■ What the task requires ■
Copy down every line where the string "bodies" shows up.

■ Task material ■

◆ ◆ ◆

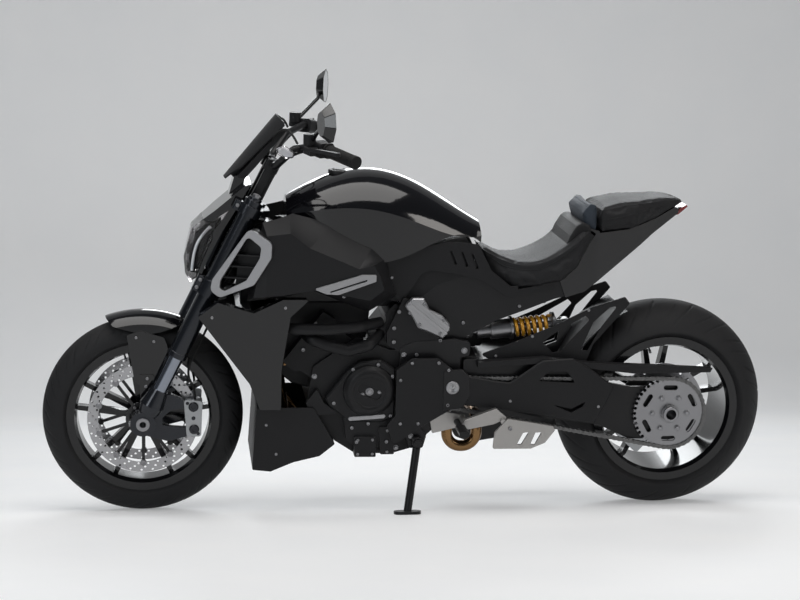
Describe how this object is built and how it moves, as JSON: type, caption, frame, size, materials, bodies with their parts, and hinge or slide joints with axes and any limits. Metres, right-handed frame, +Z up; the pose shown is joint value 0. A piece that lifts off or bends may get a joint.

◆ ◆ ◆

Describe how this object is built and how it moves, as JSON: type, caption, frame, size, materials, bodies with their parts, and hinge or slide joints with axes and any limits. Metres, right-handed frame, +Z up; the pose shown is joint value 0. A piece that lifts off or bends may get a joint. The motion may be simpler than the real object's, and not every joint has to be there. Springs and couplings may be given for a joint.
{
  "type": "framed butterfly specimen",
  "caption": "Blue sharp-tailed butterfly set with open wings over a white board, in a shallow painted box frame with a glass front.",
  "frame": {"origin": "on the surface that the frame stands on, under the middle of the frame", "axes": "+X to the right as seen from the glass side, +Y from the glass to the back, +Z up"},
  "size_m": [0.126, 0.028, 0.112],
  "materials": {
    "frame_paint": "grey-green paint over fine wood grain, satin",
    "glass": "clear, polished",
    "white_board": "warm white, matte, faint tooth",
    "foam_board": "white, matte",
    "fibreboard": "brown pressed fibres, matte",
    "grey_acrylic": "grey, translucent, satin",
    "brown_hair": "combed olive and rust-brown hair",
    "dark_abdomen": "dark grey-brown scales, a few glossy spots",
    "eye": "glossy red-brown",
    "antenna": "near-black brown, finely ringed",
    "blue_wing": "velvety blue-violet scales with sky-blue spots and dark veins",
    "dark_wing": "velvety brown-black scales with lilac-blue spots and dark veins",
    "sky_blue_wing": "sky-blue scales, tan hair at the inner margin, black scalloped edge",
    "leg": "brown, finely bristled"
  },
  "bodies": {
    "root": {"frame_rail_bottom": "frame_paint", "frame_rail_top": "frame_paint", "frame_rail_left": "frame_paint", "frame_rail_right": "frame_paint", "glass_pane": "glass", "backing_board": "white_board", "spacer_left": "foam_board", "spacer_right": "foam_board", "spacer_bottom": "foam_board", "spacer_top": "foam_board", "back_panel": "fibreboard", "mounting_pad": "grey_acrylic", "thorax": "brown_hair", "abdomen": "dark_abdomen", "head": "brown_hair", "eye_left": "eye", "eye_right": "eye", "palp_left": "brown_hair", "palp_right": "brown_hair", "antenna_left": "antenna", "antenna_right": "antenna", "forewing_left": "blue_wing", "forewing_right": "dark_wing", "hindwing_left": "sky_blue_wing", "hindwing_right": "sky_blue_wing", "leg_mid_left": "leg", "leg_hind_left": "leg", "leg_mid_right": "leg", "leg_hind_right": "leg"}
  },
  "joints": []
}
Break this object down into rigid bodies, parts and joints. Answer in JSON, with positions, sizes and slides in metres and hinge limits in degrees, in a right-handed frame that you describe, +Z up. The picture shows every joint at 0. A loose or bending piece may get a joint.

◆ ◆ ◆

■ The result ■
Describe how this object is built and how it moves, as JSON: type, caption, frame, size, materials, bodies with their parts, and hinge or slide joints with axes and any limits. Metres, right-handed frame, +Z up; the pose shown is joint value 0. A piece that lifts off or bends may get a joint.
Describe how this object is built and how it moves, as JSON: type, caption, frame, size, materials, bodies with their parts, and hinge or slide joints with axes and any limits. Metres, right-handed frame, +Z up; the pose shown is joint value 0. A piece that lifts off or bends may get a joint. The motion may be simpler than the real object's, and not every joint has to be there. Springs and couplings may be given for a joint.
  "bodies": {
Break this object down into rigid bodies, parts and joints. Answer in JSON, with positions, sizes and slides in metres and hinge limits in degrees, in a right-handed frame that you describe, +Z up. The picture shows every joint at 0. A loose or bending piece may get a joint.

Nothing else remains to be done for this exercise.